Anıtkabir’in gerekirse yılın 365 günü çiçeklere bezenmesine itirazım yok..
Bir meslek odasının, üyelerinin ticari faaliyetlerini geliştirmek için yaptığı çalışmalara da itiraz edemem, sonuçta bu odaların asli vazifesi..
İtirazım Ankara Çiçekçiler Odası’nın çiçeğe ve ‘çiçek kültürü’ne kafa yormak yerine, özel günlerde ve zor günlerde çiçek satışlarını arttırmak üzerine yoğunlaşmış olması..
Geçtiğimiz günlerde, çiçekçilerin bu mücadelesine Devlet Bakanı Zafer Çağlayan’ın verdiği desteği ve bu yasağın kalktığını Ankara Hürriyet’in sayfalarında okudunuz..
Artık üniversite hastaneleri dışında, hasta ziyaretlerinde çiçek yasağı olmayacak..
Desteklenecek bir gelişme.. Ama keşke Çiçekçiler Odası, Ankara’da her yıl park, bahçe ve refüjlere kaç çiçek ekiliyor, ekilen yüzbinlerce çiçek kaç tane çiçekçiye kazandırıyor, Ankara’da çiçek üreten kaç sera var, kısaca ‘çiçeğin ekonomisi’ Ankara’ya ne kazandırıyor, ne kaybettiriyor, bunlara yoğunlaşabilse..

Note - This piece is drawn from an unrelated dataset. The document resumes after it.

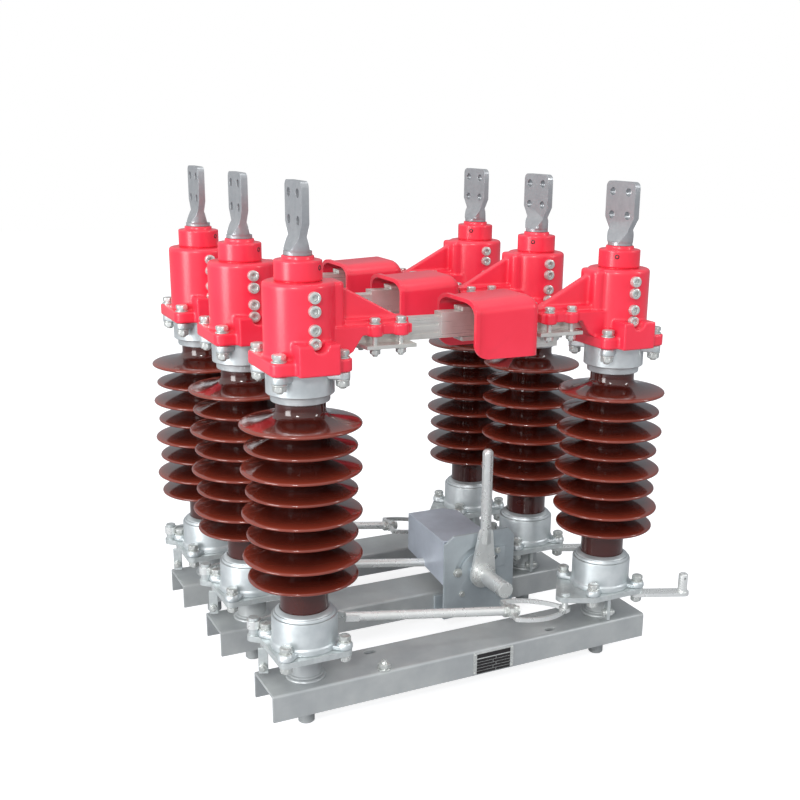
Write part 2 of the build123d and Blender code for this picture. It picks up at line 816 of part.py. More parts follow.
def drive_shaft():
    """The round shaft that the handle turns, with its collar behind the front plate."""
    back = mech_front + mech_wall + shaft_inside
    step = mech_front - hub_length - turning_gap - handle_plate_thickness - handle_collar_length
    body = Pos(0, (shaft_front + step) / 2, 0) * Rot(90, 0, 0) * Cylinder(shaft_radius, step - shaft_front)
    neck = Rot(90, 0, 0) * Cylinder(shaft_neck_radius, back - step)
    body += Pos(0, (back + step) / 2, 0) * neck
    washer = Rot(90, 0, 0) * Cylinder(shaft_neck_radius + 5, shaft_inside / 2)
    body += Pos(0, mech_front + mech_wall + turning_gap + shaft_inside / 4, 0) * washer
    return Pos(shaft_x, 0, web + shaft_z) * body


def handle():
    """The hand lever: a plate clamped round the shaft, with a round bar up from it."""
    back = mech_front - hub_length - turning_gap
    middle = back - handle_plate_thickness / 2
    neck = Pos(handle_rod_offset, handle_plate_reach) * Circle(handle_neck_radius)
    rollers = Sketch() + [Circle(handle_hub_radius), neck]
    outline = make_hull(rollers.edges())
    plate = Pos(0, back, 0) * extrude(Plane.XZ * outline, handle_plate_thickness)
    rod = post(handle_rod_radius, handle_rod_start, handle_reach, handle_rod_offset)
    rod = fillet(rod.edges().group_by(Axis.Z)[-1], handle_rod_radius * 0.8)
    body = plate + Pos(0, middle, 0) * rod
    collar = Rot(90, 0, 0) * Cylinder(handle_collar_radius, handle_collar_length)
    body += Pos(0, back - handle_plate_thickness - handle_collar_length / 2, 0) * collar
    body -= Pos(0, middle, 0) * Rot(90, 0, 0) * Cylinder(shaft_neck_radius, 60)
    return Pos(shaft_x, 0, web + shaft_z) * body


def save(name, shapes):
    """Write one node, as one solid or as several that share it."""
    shapes = shapes if isinstance(shapes, list) else [shapes]
    solids = [solid for shape in shapes for solid in shape.solids()]
    shape = solids[0] if len(solids) == 1 else Compound(children=solids)
    export_step(shape, f"parts/{name}.step")


os.makedirs("parts", exist_ok=True)

right = Pos(column_spacing, 0, 0)
blade_set = blade()
contact_set = [mirrored(piece) for piece in contact()]
cap_set = caps()
insulator = porcelain()
left_casting = arm_casting()
right_casting = mirrored(left_casting)
rain_hood = mirrored(hood())
tables = {"left": turntable("left"), "right": turntable("right")}
rod = link_rod()
lever = drive_lever()

for pole, (pole_x, pole_y) in poles.items():
    place = Pos(pole_x, pole_y, 0)
    ends = {"left": place, "right": place * right}
    palms = {"left": terminal(0.0), "right": terminal(palm_turns[pole])}
    castings = {"left": left_casting, "right": right_casting}
    save(f"base_channel_{pole}", place * base_channel())
    save(f"bearing_pedestals_{pole}", [place * pedestal(0.0), place * pedestal(column_spacing)])
    save(f"blade_{pole}", [place * piece for piece in blade_set])
    save(f"contact_{pole}", [ends["right"] * piece for piece in contact_set])
    save(f"rain_hood_{pole}", ends["right"] * rain_hood)
    save(f"link_rod_{pole}", place * rod)
    save(f"drive_lever_{pole}", ends["right"] * lever)
    if pole == "front":
        for side, end in ends.items():
            save(f"turntable_{pole}_{side}", end * tables[side])
            save(f"insulator_caps_{pole}_{side}", [end * cap for cap in cap_set])
            save(f"insulator_{pole}_{side}", end * insulator)
            save(f"arm_casting_{pole}_{side}", end * castings[side])
            save(f"terminal_{pole}_{side}", end * palms[side])
    else:
        save(f"turntables_{pole}", [ends[side] * tables[side] for side in ends])
        save(f"insulator_caps_{pole}", [ends[side] * cap for side in ends for cap in cap_set])
        save(f"insulators_{pole}", [ends[side] * insulator for side in ends])
        save(f"arm_castings_{pole}", [ends[side] * castings[side] for side in ends])
        save(f"terminals_{pole}", [ends[side] * palms[side] for side in ends])

save("pipe_coupling", Pos(*poles["middle"], 0) * right * clevis())
save("mechanism_bracket", mechanism_bracket())
save("mechanism_cover", mechanism_cover())
save("mechanism_shaft", drive_shaft())
save("mechanism_handle", handle())
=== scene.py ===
"""Looks of the three-pole disconnect switch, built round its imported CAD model.

Sizes are in millimetres until a mesh is made. Z is up, X runs along a pole and Y runs back.
"""

from math import cos, pi, radians, sin

import bmesh
import bpy
import numpy as np
from mathutils import Matrix


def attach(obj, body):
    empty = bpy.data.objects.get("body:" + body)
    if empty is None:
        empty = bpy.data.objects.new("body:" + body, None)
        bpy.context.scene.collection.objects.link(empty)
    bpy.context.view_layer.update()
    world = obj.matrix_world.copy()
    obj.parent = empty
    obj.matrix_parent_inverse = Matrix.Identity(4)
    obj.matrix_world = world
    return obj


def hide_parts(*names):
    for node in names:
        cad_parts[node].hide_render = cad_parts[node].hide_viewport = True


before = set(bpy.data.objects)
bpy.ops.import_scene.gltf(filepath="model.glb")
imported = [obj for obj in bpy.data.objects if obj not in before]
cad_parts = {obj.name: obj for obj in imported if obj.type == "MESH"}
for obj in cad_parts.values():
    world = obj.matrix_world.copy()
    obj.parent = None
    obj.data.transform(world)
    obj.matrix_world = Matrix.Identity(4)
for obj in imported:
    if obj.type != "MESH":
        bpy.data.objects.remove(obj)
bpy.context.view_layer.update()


# The view. The camera stands to the left of the front pole and looks down along it, as the
# photograph does, and its shift only puts the object where the photograph has it.
photo_width = 800
focal_pixels = 1097.04
centre_pixel = (483.3, 444.24)
camera_place = (-0.5704, -1.6063, 0.9823)
camera_yaw = radians(-29.35)
camera_pitch = radians(-15.98)
camera_roll = radians(1.63)

forward = np.array([
    -sin(camera_yaw) * cos(camera_pitch),
    cos(camera_yaw) * cos(camera_pitch),
    sin(camera_pitch),
])
level_right = np.cross(forward, [0, 0, 1])
level_right /= np.linalg.norm(level_right)
level_up = np.cross(level_right, forward)
right = level_right * cos(camera_roll) + level_up * sin(camera_roll)
up = level_up * cos(camera_roll) - level_right * sin(camera_roll)

camera_data = bpy.data.cameras.new("photo_camera")
camera_data.sensor_width = 36
camera_data.lens = focal_pixels / photo_width * camera_data.sensor_width
camera_data.shift_x = -(centre_pixel[0] - photo_width / 2) / photo_width
camera_data.shift_y = (centre_pixel[1] - photo_width / 2) / photo_width
camera = bpy.data.objects.new("photo_camera", camera_data)
bpy.context.scene.collection.objects.link(camera)
turn = Matrix((right, up, -forward)).transposed().to_4x4()
camera.matrix_world = Matrix.Translation(camera_place) @ turn
bpy.context.scene.camera = camera
bpy.context.scene.view_settings.view_transform = "Standard"


# The studio. A white surround that the camera sees as plain paper. What the parts reflect is bright to
# the front, left and above and greyer behind, and soft lamps draw the highlights on glaze and enamel.
def linear(colour):
    """An sRGB hex colour as linear light: each channel above 0.04045 is ((c + 0.055) / 1.055) ** 2.4."""
    channels = np.array([int(colour[i:i + 2], 16) for i in (1, 3, 5)]) / 255
    curved = ((channels + 0.055) / 1.055) ** 2.4
    return tuple(float(c) for c in np.where(channels > 0.04045, curved, channels / 12.92))


def add(tree, kind, settings=None, **sockets):
    """Adds one node with its settings, its values and its links, and returns it. A socket goes by its
    name, or by its place as in0, in1 and so on."""
    item = tree.nodes.new(kind)
    for key, value in (settings or {}).items():
        setattr(item, key, value)
    for key, value in sockets.items():
        name = key.replace("_", " ")
        numbered = name.startswith("in") and name[2:].isdigit()
        socket = item.inputs[int(name[2:])] if numbered else item.inputs[name]
        if isinstance(value, bpy.types.NodeSocket):
            tree.links.new(value, socket)
        elif isinstance(value, tuple) and len(value) == 3 and len(socket.default_value) == 4:
            socket.default_value = (*value, 1)
        else:
            socket.default_value = value
    return item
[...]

Özellikle yerel yönetimlerin çiçek konusundaki ticari çalışmalarına dair gerçekçi ekonomik analizler ortaya koyabilse..
Ben bir çiçek aldığımda bana en fazla 20 liraya maloluyor..
Merakım kenti kuşatan çicek ve bitkilerin, kent bütçesine kaça malolduğu ve pastayı kimlerin paylaştığı..

EKONOT

TURMAKS İnşaat, Akyurt’ta kurduğu fabrika ile atık plastikten rögar kapağı üretimine geçti. Temel amaç, demir rögar kapaklarının sıkça çalınıyor olmasının önüne geçmek. Geçtiğimiz yıllarda Erdem Holding bünyesindeki Kompozit Kimya’da da benzer bir üretimin gerçekleştirildiğini hatırlıyorum. İnşaat ve altyapı alanlarında yeni ve ileri teknoloji ürünlerin kullanılması, dünyanın her yerinde tercih edilen bir gelişme göstergesidir. Ancak bir not düşmek gerekiyor. Rögar kapaklarının kalite ve teknolojisi ne olursa olsun, belediyelerimize o kapakları doğru dürüst yerleştirecek bir işcilik ve becerinin de kazandırılması gerekiyor.